Тоталитаризм, считающий себя «естественным» состоянием общества, не любит косметику, как и все другое, порывающее, как ему кажется, с «естественным». Гитлер так передает представляющиеся ему остроумными рассуждения Розенберга о преимуществах индусских женщин в сравнении с европейскими: «…Наши светские дамы считают себя культурными женщинами, но стоит только один раз их увидеть рядом с индусскими женщинами на каком-нибудь устроенном индусами приеме, чтобы сразу „прозреть“: европейские женщины размалеваны, в пух и прах разряжены, все время бурно жестикулируют, а рядом индуски, настоящие аристократки, естественный цвет лица, никаких румян или белил, скромно, но со вкусом одеты и всей своей манерой держаться выражают достоинство и самообладание. Во время танцев европейские женщины скачут, прыгают, стремятся обратить на себя внимание и добиться успеха. Индуски, и прежде всего балинезки, танцуя, выполняют все движения спокойно, с подлинной страстью и пылом, и потому они само совершенство»[1014].

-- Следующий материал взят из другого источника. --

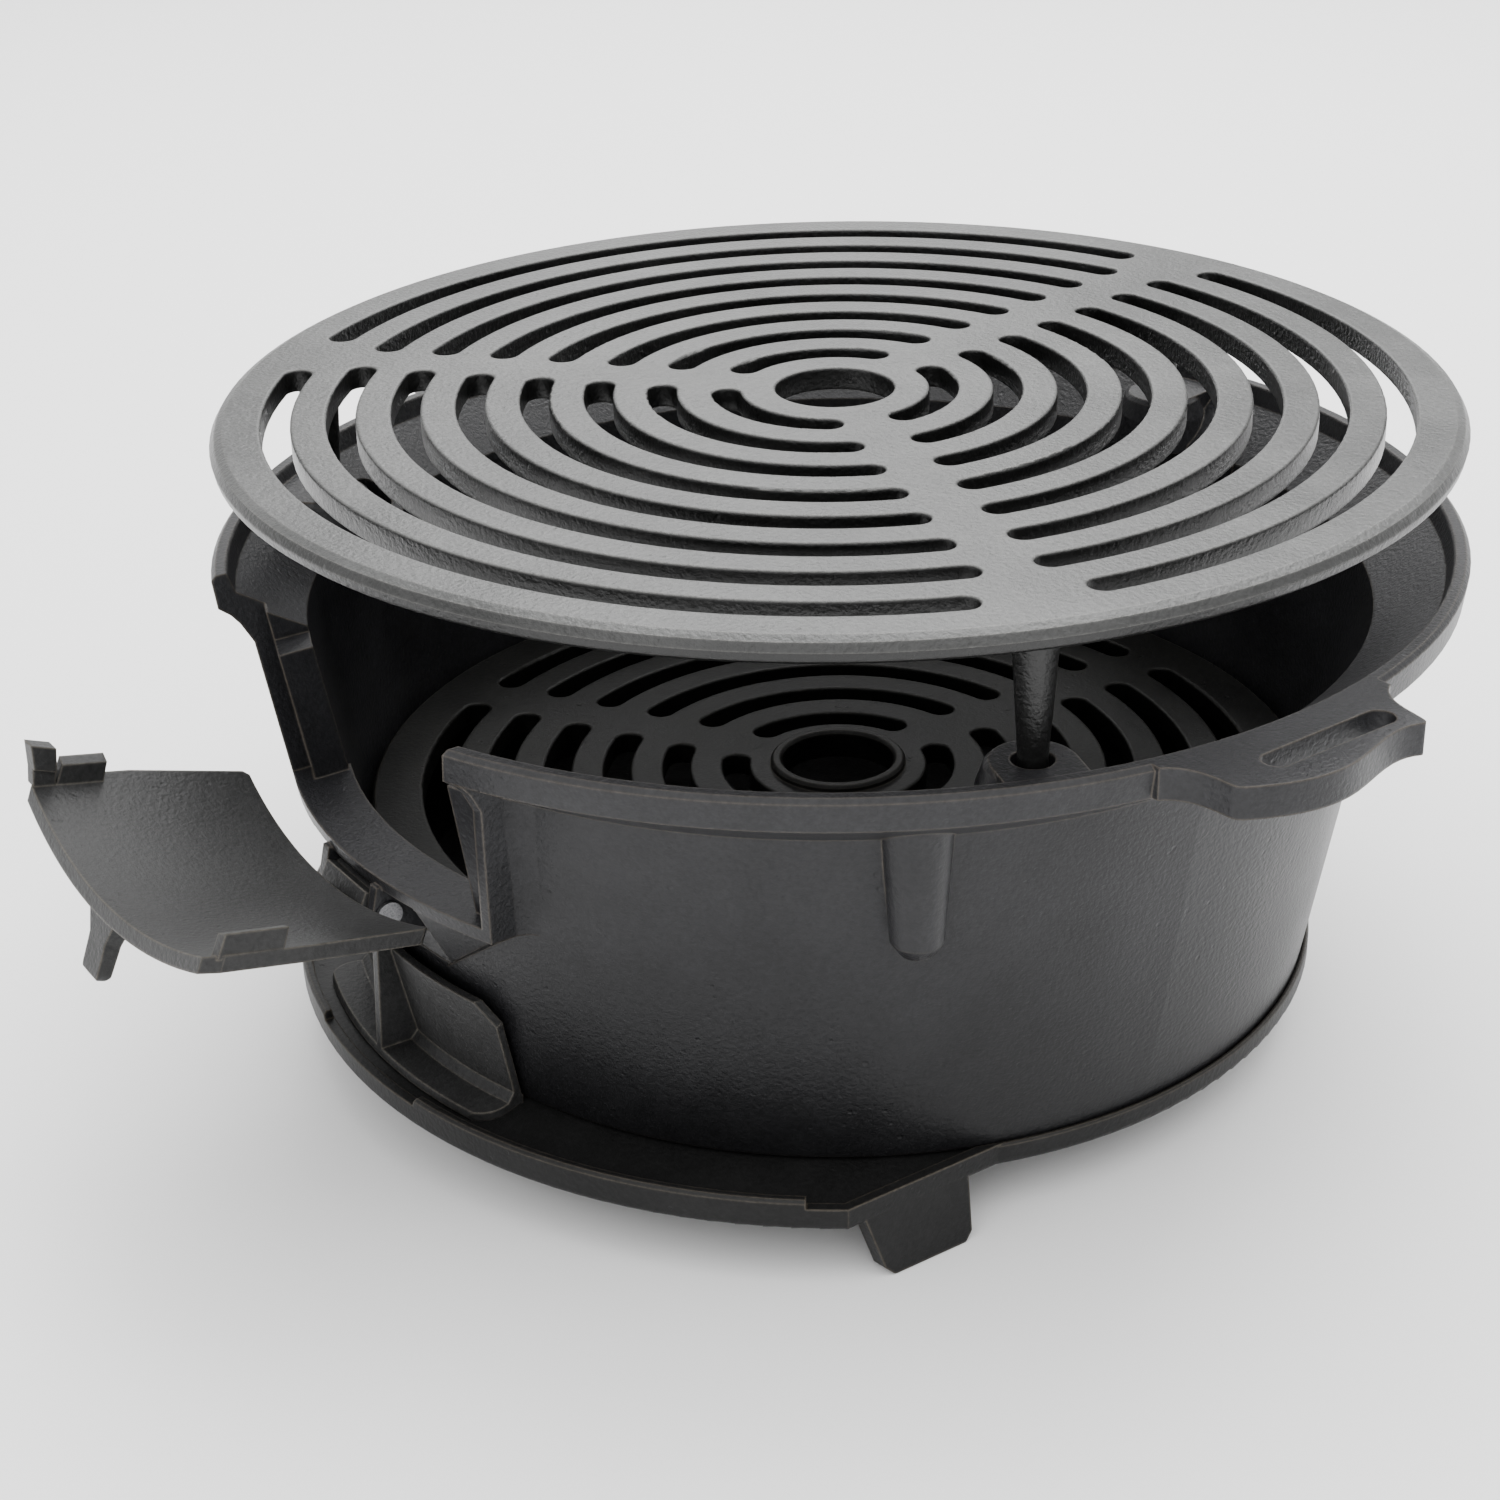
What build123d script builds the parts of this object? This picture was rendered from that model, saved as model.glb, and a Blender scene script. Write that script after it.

В заключение можно отметить, что не только коллективистические общества, но и коллективистические сообщества явственно тяготеют к единообразию в одежде. Не только военные, но и служители церкви одеваются одинаково, хотя в этом случае одежда с большей выразительностью подчеркивает различие в ранге и может быть богатой. Члены тоталитарной партии обычно похожи друг на друга не только своими убеждениями и поведением, но и одеждой. Корпоративная психология, господствующая в коллективистическом сообществе, диктует его членам не только исполнительность и полную лояльность сообществу, но и внешнее сходство и в первую очередь – сходство в одежде.
Конец истории
Советский Союз был центром коммунистической системы, так называемого лагеря социализма. Ее основной целью являлось установление социализма, а затем и коммунизма во всем мире. Мировая история разворачивалась как противостояние двух основных сил – социализма и капитализма, воздействие которых сказывалось не только на всех сколько-нибудь крупных международных конфликтах, но и на многих внутренних конфликтах. Поскольку Соединенные Штаты являлись центром «лагеря капитализма», ход мировой истории во многом определялся противостоянием СССР и США.
С крахом коммунизма и распадом Советского Союза одна из основных противоборствующих сил мировой истории исчезла, и можно сказать, что эта история приобрела иной смысл. Иногда даже говорят, что она пришла к своему концу.
«То, чему мы, вероятно, свидетели, – пишет Ф. Фукуяма, – не просто конец холодной войны или очередного периода послевоенной истории, но конец истории как таковой, завершение идеологической эволюции человечества и универсализации западной формы правления. Это не означает, что в дальнейшем никаких событий происходить не будет… – ведь либерализм победил пока только в сфере идей, сознания; в реальном, материальном мире до победы еще далеко. Однако имеются серьезные основания считать, что именно этот, идеальный мир и определит в конечном счете мир материальный»[1015]. История была в гораздо большей мере насыщена событиями и эмоциями, чем постистория, обещающая стать эпохой чистого расчета и прагматизма. «Конец истории печален, – заключает Фукуяма. – Борьба за признание, готовность рисковать жизнью ради чисто абстрактной цели, идеологическая борьба, требующая отваги, воображения и идеализма, – вместо всего этого – экономический расчет, бесконечные технические проблемы, забота об экологии и удовлетворение изощренных запросов потребителя. В постисторический период нет ни искусства, ни философии; есть лишь тщательно оберегаемый музей человеческой истории. Я ощущаю в самом себе и замечаю в окружающих ностальгию по тому времени, когда история существовала. Какое-то время эта ностальгия все еще будет питать соперничество и конфликт. Признавая неизбежность постисторического мира, я испытываю самые противоречивые чувства к цивилизации, созданной в Европе после 1945 г., с ее североатлантической и азиатской ветвями. Быть может, именно эта перспектива многовековой скуки вынудит историю взять еще один, новый старт?»[1016]
Идея, что человеческая история пришла теперь к своему концу, нуждается в разъяснении. Нужно отметить, что эта идея не оригинальна. Она только немногим моложе самой науки истории, в рамках которой она периодически оживляется и обретает новый, соответствующий своему времени смысл.
В средневековом мировоззрении царство небесное вводилось в историю как ее предел. Оно мыслилось как реализация абсолютного блаженства, достижение идеального состояния, требующего в качестве своего условия предварительного уничтожения всего сущего и его воссоздания на новых основаниях. История оборвется, мир будет спален всепожирающим огнем, жизнь окончится. Только тогда наступит совершенно иная жизнь, в которой уже не будет зла. До окончания же мировой истории, как сказано у св. Августина, Вавилон злых и Иерусалим добрых будут шествовать вместе и нераздельно.